Exercise directions:
Repeat the listing in full, word for word.

··· Records to use

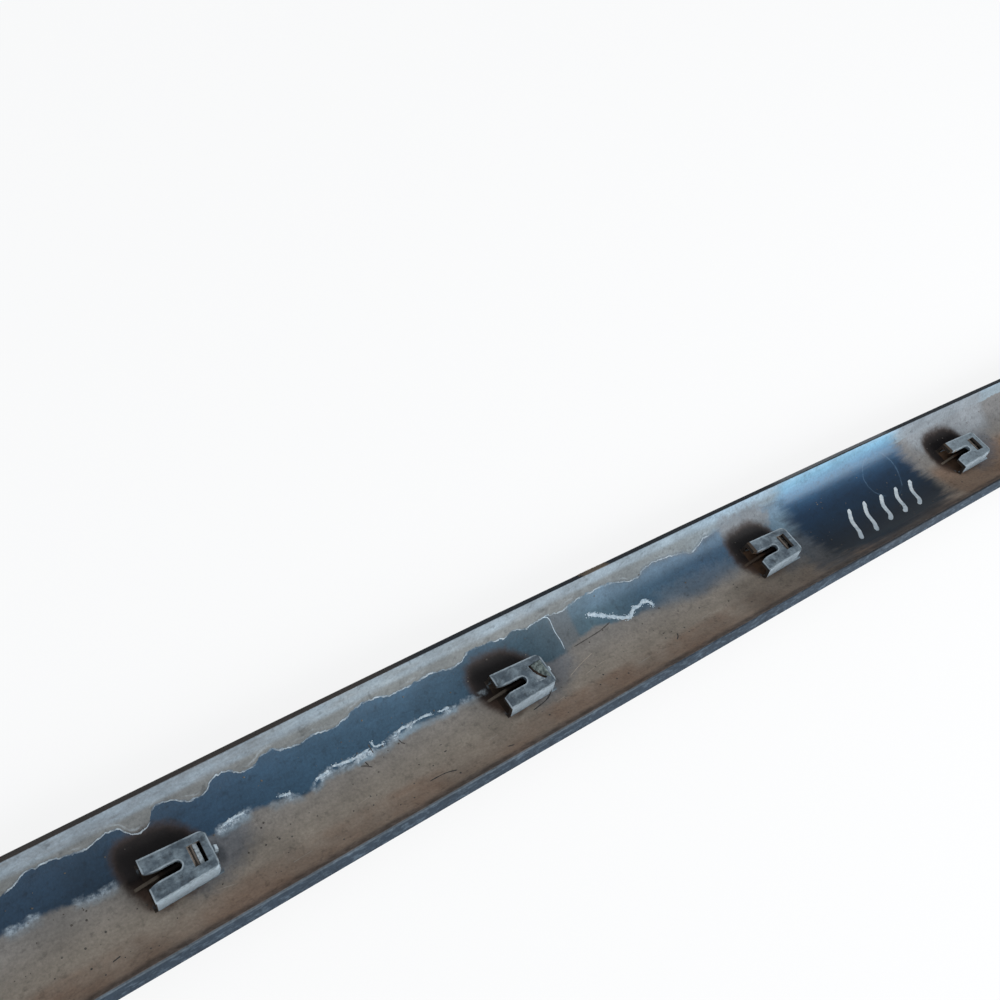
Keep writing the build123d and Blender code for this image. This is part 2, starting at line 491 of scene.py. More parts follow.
def tide_mask(tree, s):
    """The thin broken salt line and the fainter one above it."""
    broken = speckle(tree, s["place"], 7.0, 4.0, 0.38, 0.6)
    line = product(tree, span(tree, s["above"], -0.12, 0.12, 0.25), broken)
    patches = speckle(tree, s["place"], 11.0, 4.0, 0.5, 0.7)
    faint = product(tree, span(tree, s["above"], 1.3, 1.5, 0.4), patches)
    both = add(tree, "ShaderNodeMath", faint, 0.45, line, operation="MULTIPLY_ADD", use_clamp=True)
    return product(tree, both, span(tree, s["ragged_x"], -FAR, 126, 4.0))


def water_masks(tree, s):
    """The dust above the tide line, the washed band below it, and the salt at both its edges."""
    low_edge = add(tree, "ShaderNodeMath", s["frayed"], 0.35, s["over_low"], operation="MULTIPLY_ADD")
    gap = span(tree, s["ragged_x"], 29, 36, 3.0)
    sharp = product(tree, span(tree, low_edge, 0.8, FAR, 2.4), span(tree, s["above"], -FAR, 0, 0.5))
    soft = product(tree, span(tree, low_edge, 4.5, FAR, 9.0), span(tree, s["above"], -FAR, -2.5, 4.0))
    fading = {0: span(tree, s["x"], 95, FAR, 45.0), 2: sharp, 3: soft}
    band = add(tree, "ShaderNodeMix", named=fading)
    crust = 0.0
    for low, high, strength in CRUSTS:
        stretch = span(tree, s["ragged_x"], low, high, 3.0)
        crust = add(tree, "ShaderNodeMath", stretch, strength, crust, operation="MULTIPLY_ADD")
    coarse = speckle(tree, s["place"], 5.0, 6.0, 0.42, 0.6)
    flakes = product(tree, coarse, speckle(tree, s["place"], 0.9, 4.0, 0.2, 0.6))
    crust_edge = add(tree, "ShaderNodeMath", s["frayed"], 0.5, s["over_low"], operation="MULTIPLY_ADD")
    return {
        "dust": span(tree, s["above"], 0, FAR, 0.4),
        "wash": product(
            tree,
            band,
            add(tree, "ShaderNodeMath", gap, -0.55, 1.0, operation="MULTIPLY_ADD"),
            span(tree, s["ragged_x"], -FAR, 190, 8.0),
        ),
        "tide": tide_mask(tree, s),
        "crust": product(tree, span(tree, crust_edge, -0.3, 0.9, 1.4), crust, flakes),
        "haze": product(tree, span(tree, crust_edge, -1.0, 0.8, 3.0), crust),
    }


# %% [markdown]
# Near +X a hand wiped one stretch with a wet cloth, so its border is brushed along the strip, and
# something round that lay there later left a thin ring. Around it lie a dark smear, a light haze and
# two patches of dust. All are drawn as outlines through (x, q) corners.

# %% Masks of the wiped stretch
WIPED = [(182, -18), (196, -25), (262, -25), (279, -18), (284, -8), (277, 8), (273, 20), (262, 40),
         (173, 40), (176, 14)]
RING_CENTRE = (250, 10)
RING_RADIUS = 12.4
SMEAR = [(164, -21), (190, -24), (190, 12), (172, 14), (168, -6)]
HAZE = [(86, 0), (132, -2), (134, 8), (84, 9)]
BEIGE = [(136, 15), (166, 13), (168, 19), (162, 25), (134, 25)]
FAR_DUST = [(284, 12), (345, 8), (345, 34), (268, 34), (274, 22)]
print("ring", 2 * RING_RADIUS, "mm wide at x =", RING_CENTRE[0])


def patch_masks(tree, s):
    """The wiped stretch and the patches around it."""
    x, q = s["ragged_x"], s["ragged_q"]
    from_ring = add(tree, "ShaderNodeCombineXYZ", x, q)
    from_ring = add(tree, "ShaderNodeVectorMath", from_ring, (*RING_CENTRE, 0), operation="SUBTRACT")
    from_ring = add(tree, "ShaderNodeVectorMath", from_ring, operation="LENGTH", output="Value")
    patchy = speckle(tree, s["place"], 9.0, 3.0, 0.4, 0.6)
    return {
        "wiped": inside(tree, x, q, WIPED, 12.0, s["brushed"]),
        "ring": product(tree, span(tree, from_ring, RING_RADIUS, RING_RADIUS + 0.3, 0.4), patchy),
        "smear": inside(tree, x, q, SMEAR, 9.0, s["brushed"]),
        "light_haze": inside(tree, x, q, HAZE, 8.0, s["frayed"]),
        "beige": inside(tree, x, q, BEIGE, 5.0, s["frayed"]),
        "far_dust": inside(tree, x, q, FAR_DUST, 8.0, s["frayed"]),
    }


# %% [markdown]
# The clips have gone, but where each one sat the mud stayed wet for longest. The tower's shadow is painted
# into the same patch, nearly black around the slot's mouth, and a painted shade also lies around the slot's
# closed end. The towers themselves are covered with a film of pale dust, and brown mud has washed in under
# their plates, where it is painted darker as painted shade. These outlines are measured from each tower's
# slot, so one set serves the whole row.

# %% Masks of the towers
PLATE_HEIGHT = 10.0
TOWER_FOOT = 3.2
UNDER_PLATE = 8.0
WET_AND_SHADOW = [(-21, 2), (-13, -10.5), (6, -9), (11, 7), (9, 12), (1, 19), (-15, 19.5), (-20.5, 17)]
SHADE_AROUND_CLOSED_END = [(0, -13), (16, -12), (29, -3), (28, 8), (14, 14), (-8, 14)]
WINDOW = [(3.2, -4.1), (9.4, -4.1), (9.4, 5.0), (3.2, 5.0)]
TOWER = [(-14.4, -9.6), (12.4, -8.6), (14.4, -2), (14.4, 2), (12.4, 8.6), (-14.4, 9.6)]
HOLLOW = [(-13.6, -7.6), (10.4, -6.6), (10.4, 6.6), (-13.6, 7.6)]
GUSSET_SHADE = [(12.6, -5), (15, -5), (16.4, -1), (15.4, 2.4), (12.6, 4)]
print("plate top at", PLATE_HEIGHT, "mm, underside at", UNDER_PLATE, "mm")


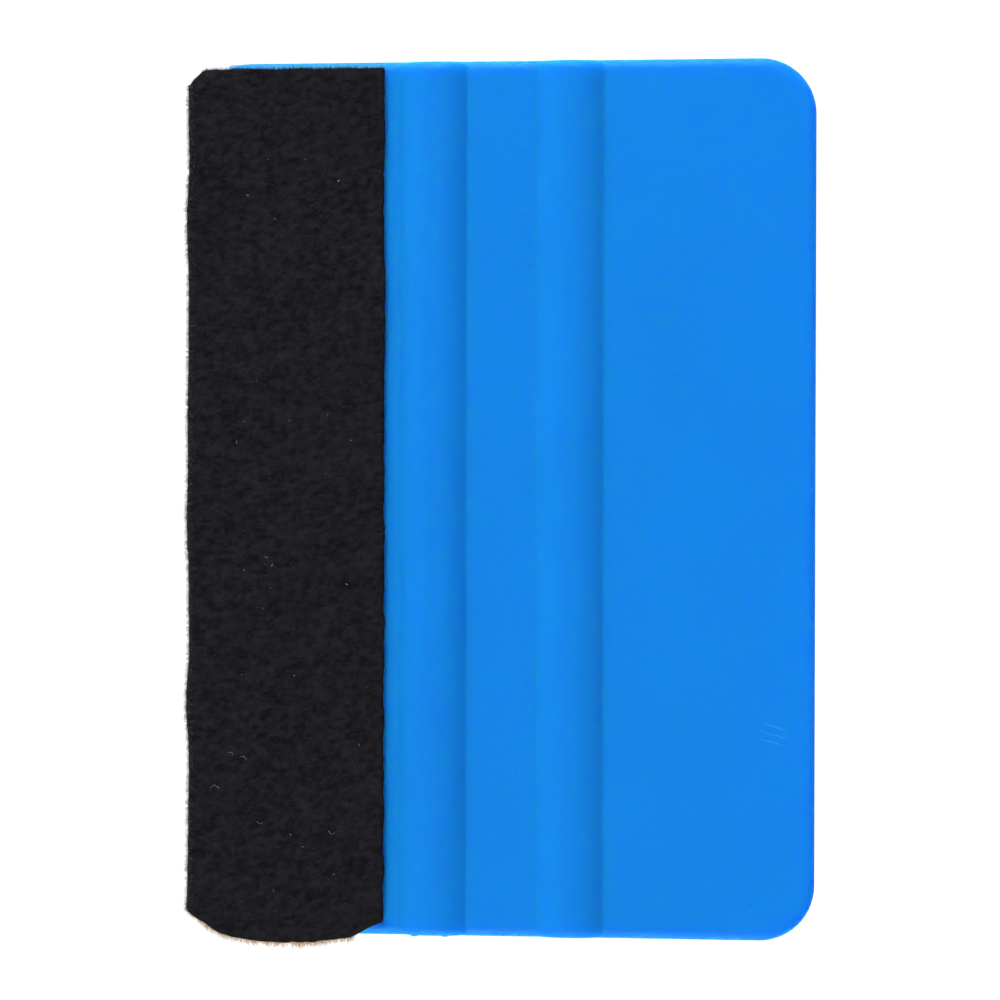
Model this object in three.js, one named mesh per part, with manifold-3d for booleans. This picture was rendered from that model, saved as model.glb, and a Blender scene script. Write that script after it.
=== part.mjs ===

······

Response:
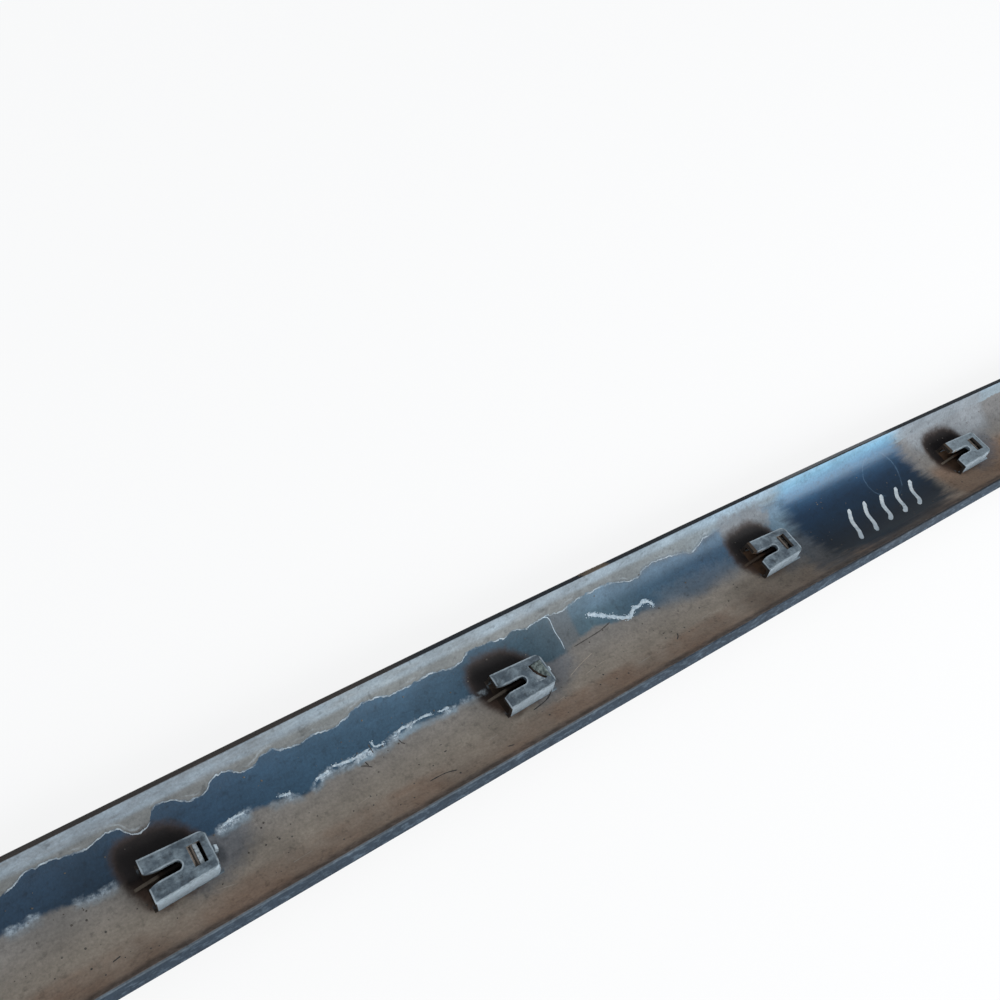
Keep writing the build123d and Blender code for this image. This is part 2, starting at line 491 of scene.py. More parts follow.
def tide_mask(tree, s):
    """The thin broken salt line and the fainter one above it."""
    broken = speckle(tree, s["place"], 7.0, 4.0, 0.38, 0.6)
    line = product(tree, span(tree, s["above"], -0.12, 0.12, 0.25), broken)
    patches = speckle(tree, s["place"], 11.0, 4.0, 0.5, 0.7)
    faint = product(tree, span(tree, s["above"], 1.3, 1.5, 0.4), patches)
    both = add(tree, "ShaderNodeMath", faint, 0.45, line, operation="MULTIPLY_ADD", use_clamp=True)
    return product(tree, both, span(tree, s["ragged_x"], -FAR, 126, 4.0))


def water_masks(tree, s):
    """The dust above the tide line, the washed band below it, and the salt at both its edges."""
    low_edge = add(tree, "ShaderNodeMath", s["frayed"], 0.35, s["over_low"], operation="MULTIPLY_ADD")
    gap = span(tree, s["ragged_x"], 29, 36, 3.0)
    sharp = product(tree, span(tree, low_edge, 0.8, FAR, 2.4), span(tree, s["above"], -FAR, 0, 0.5))
    soft = product(tree, span(tree, low_edge, 4.5, FAR, 9.0), span(tree, s["above"], -FAR, -2.5, 4.0))
    fading = {0: span(tree, s["x"], 95, FAR, 45.0), 2: sharp, 3: soft}
    band = add(tree, "ShaderNodeMix", named=fading)
    crust = 0.0
    for low, high, strength in CRUSTS:
        stretch = span(tree, s["ragged_x"], low, high, 3.0)
        crust = add(tree, "ShaderNodeMath", stretch, strength, crust, operation="MULTIPLY_ADD")
    coarse = speckle(tree, s["place"], 5.0, 6.0, 0.42, 0.6)
    flakes = product(tree, coarse, speckle(tree, s["place"], 0.9, 4.0, 0.2, 0.6))
    crust_edge = add(tree, "ShaderNodeMath", s["frayed"], 0.5, s["over_low"], operation="MULTIPLY_ADD")
    return {
        "dust": span(tree, s["above"], 0, FAR, 0.4),
        "wash": product(
            tree,
            band,
            add(tree, "ShaderNodeMath", gap, -0.55, 1.0, operation="MULTIPLY_ADD"),
            span(tree, s["ragged_x"], -FAR, 190, 8.0),
        ),
        "tide": tide_mask(tree, s),
        "crust": product(tree, span(tree, crust_edge, -0.3, 0.9, 1.4), crust, flakes),
        "haze": product(tree, span(tree, crust_edge, -1.0, 0.8, 3.0), crust),
    }


# %% [markdown]
# Near +X a hand wiped one stretch with a wet cloth, so its border is brushed along the strip, and
# something round that lay there later left a thin ring. Around it lie a dark smear, a light haze and
# two patches of dust. All are drawn as outlines through (x, q) corners.

# %% Masks of the wiped stretch
WIPED = [(182, -18), (196, -25), (262, -25), (279, -18), (284, -8), (277, 8), (273, 20), (262, 40),
         (173, 40), (176, 14)]
RING_CENTRE = (250, 10)
RING_RADIUS = 12.4
SMEAR = [(164, -21), (190, -24), (190, 12), (172, 14), (168, -6)]
HAZE = [(86, 0), (132, -2), (134, 8), (84, 9)]
BEIGE = [(136, 15), (166, 13), (168, 19), (162, 25), (134, 25)]
FAR_DUST = [(284, 12), (345, 8), (345, 34), (268, 34), (274, 22)]
print("ring", 2 * RING_RADIUS, "mm wide at x =", RING_CENTRE[0])


def patch_masks(tree, s):
    """The wiped stretch and the patches around it."""
    x, q = s["ragged_x"], s["ragged_q"]
    from_ring = add(tree, "ShaderNodeCombineXYZ", x, q)
    from_ring = add(tree, "ShaderNodeVectorMath", from_ring, (*RING_CENTRE, 0), operation="SUBTRACT")
    from_ring = add(tree, "ShaderNodeVectorMath", from_ring, operation="LENGTH", output="Value")
    patchy = speckle(tree, s["place"], 9.0, 3.0, 0.4, 0.6)
    return {
        "wiped": inside(tree, x, q, WIPED, 12.0, s["brushed"]),
        "ring": product(tree, span(tree, from_ring, RING_RADIUS, RING_RADIUS + 0.3, 0.4), patchy),
        "smear": inside(tree, x, q, SMEAR, 9.0, s["brushed"]),
        "light_haze": inside(tree, x, q, HAZE, 8.0, s["frayed"]),
        "beige": inside(tree, x, q, BEIGE, 5.0, s["frayed"]),
        "far_dust": inside(tree, x, q, FAR_DUST, 8.0, s["frayed"]),
    }


# %% [markdown]
# The clips have gone, but where each one sat the mud stayed wet for longest. The tower's shadow is painted
# into the same patch, nearly black around the slot's mouth, and a painted shade also lies around the slot's
# closed end. The towers themselves are covered with a film of pale dust, and brown mud has washed in under
# their plates, where it is painted darker as painted shade. These outlines are measured from each tower's
# slot, so one set serves the whole row.

# %% Masks of the towers
PLATE_HEIGHT = 10.0
TOWER_FOOT = 3.2
UNDER_PLATE = 8.0
WET_AND_SHADOW = [(-21, 2), (-13, -10.5), (6, -9), (11, 7), (9, 12), (1, 19), (-15, 19.5), (-20.5, 17)]
SHADE_AROUND_CLOSED_END = [(0, -13), (16, -12), (29, -3), (28, 8), (14, 14), (-8, 14)]
WINDOW = [(3.2, -4.1), (9.4, -4.1), (9.4, 5.0), (3.2, 5.0)]
TOWER = [(-14.4, -9.6), (12.4, -8.6), (14.4, -2), (14.4, 2), (12.4, 8.6), (-14.4, 9.6)]
HOLLOW = [(-13.6, -7.6), (10.4, -6.6), (10.4, 6.6), (-13.6, 7.6)]
GUSSET_SHADE = [(12.6, -5), (15, -5), (16.4, -1), (15.4, 2.4), (12.6, 4)]
print("plate top at", PLATE_HEIGHT, "mm, underside at", UNDER_PLATE, "mm")


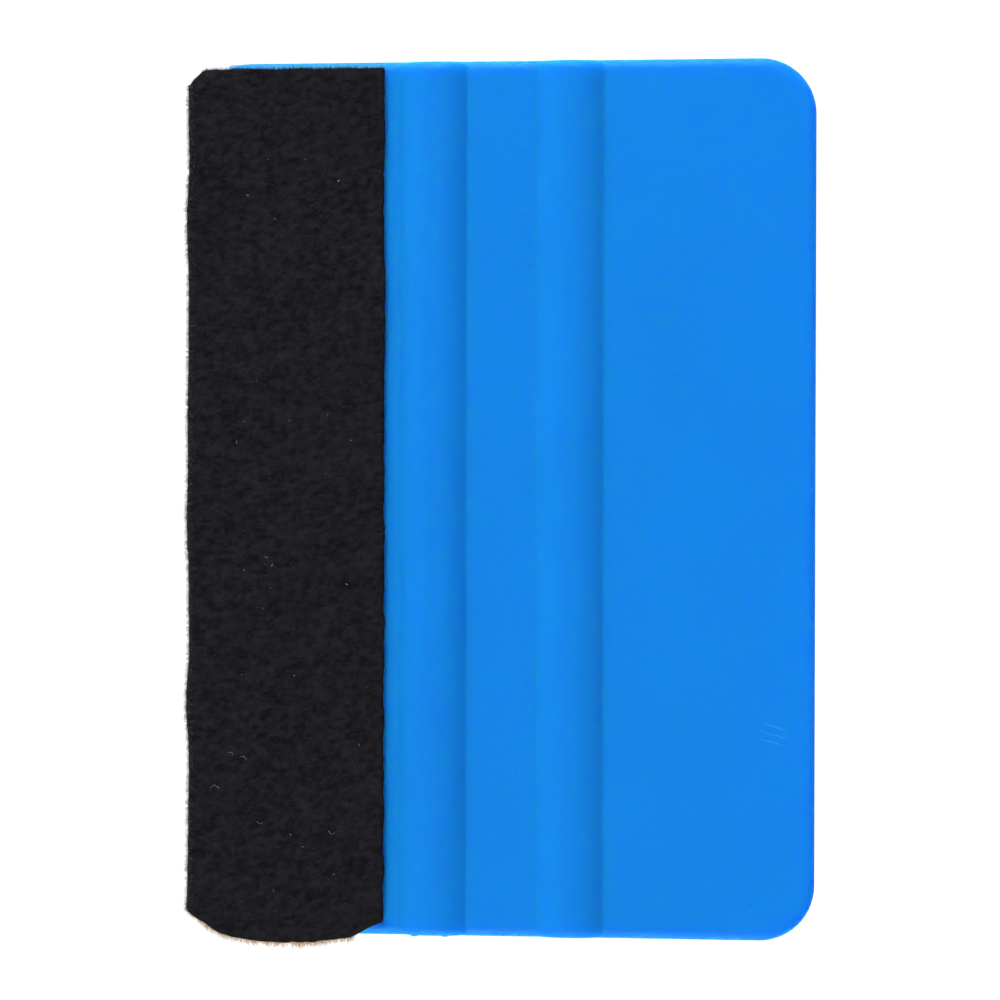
Model this object in three.js, one named mesh per part, with manifold-3d for booleans. This picture was rendered from that model, saved as model.glb, and a Blender scene script. Write that script after it.
=== part.mjs ===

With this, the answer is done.